The Maui Island Plan, Lanai Island Plan and Molokai Island Plan are the guides to ensure that we grow our economy and protect our limited environmental resources. These plans are developed by island residents that participate in the Maui, Molokai and Lanai Community Plan Advisory Committee meetings to review and set the direction for growth, development and preservation of our precious lands. Input from the community is vital to making sure we shape the future of the County of Maui in a way that will allow our hard-working local families to shape their futures while also protecting our precious environmental resources.

4. What would you do, if anything, to strengthen police accountability?

The Police Commission is made up of nine commissioners who are appointed by the mayor and confirmed by the council. The duties of the commission include appointment of the chief of police; review and submit to the mayor the department’s request for annual appropriation for the operation of the department; receive, review, and investigate charges brought forth by the public against the conduct of the department or any of its members; and annually review and evaluate the performance of the chief of police and submit a report to the mayor and council.

To ensure that the Maui Police Department is held accountable, the council should carefully review the mayor’s nominations for appointment to the Police Commission and confirm nominees that are willing to ask the tough questions and uphold high standards.

I would encourage residents to complete the community survey that the department conducts.

5. What specific steps would you take to strengthen Hawaii’s lax lobbying, ethics and financial disclosure laws?

I would like to change the laws to require transparency of super PACs. These PACs should be required to disclose their source(s) of funding, naming contributors and dollar amounts, and disclose the names of candidates they are supporting. Maui County politics has super PAC dollars flowing into our election process with no requirement for transparency.

6. Would you support eliminating Hawaii’s high fees for access to public records when the request is in the public interest?

Fees are established through the budget process for costs associated with duplicating, labor and organizing the requests made to departments and agencies. I support transparency and accountability in government, and am open to reviewing the fee structure to ensure a fair and reasonable fee, and to review an “open data” system.

7. Voters complain their elected officials don’t listen to them. What would you do to improve communication?

Once a month, I set up a table at the Upcountry Farmers Market in Pukalani for constituents to “Talk Story with Yuki Lei.” This allows me to have direct communication with my constituents and  to hear from them about their concerns or problems. “Talk Story with Yuki Lei” has been an effective way to communicate with constituents and to keep connected. I also publicize my  cell phone number, (808) 870-8047, so I am easily accessible by phone. My office is always open to meet with constituents and I welcome anyone to stop by or call (808) 270-7939 to set up an appointment.

8. What more should Maui County be doing to prepare for the effects of climate change, including sea level rise and threats to the reefs?

I support establishing an Office of Climate Change, Sustainability and Resilience for the County of Maui. Climate change and sea level rise is an environmental threat affecting our shoreline communities. I believe that this office will place the appropriate focus needed  for our island communities.

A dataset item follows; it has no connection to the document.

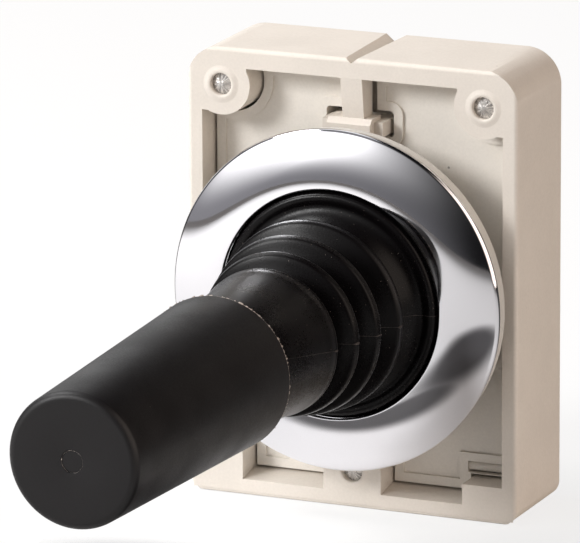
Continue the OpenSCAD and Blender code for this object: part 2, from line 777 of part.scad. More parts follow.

9. What do you see as the most pressing issue facing your district? What will you do about it?

The most pressing issue facing my Upcountry Maui district is, “how to keep Upcountry – Upcountry.” Upcountry Maui, on the slopes of majestic Haleakala, are the towns of Pukalani, Kula and Ulupalakua, which are in my district. These towns are mostly agricultural, rural and residential. At one time, sugar and pineapple were predominantly grown in my district. Over the years, we have seen a shift away from these mono crops.

It is imperative to keep agricultural land for our farmers, and not allow development projects that threaten the open space and prime agricultural lands. While our land use planning documents state that agriculture is a priority on these lands, we need to develop policies that support agriculture and facilitate its coexistence with housing needs, make land use decisions that support agricultural production, and provide opportunities to farmers and ranchers with infrastructure and support systems in research and marketing.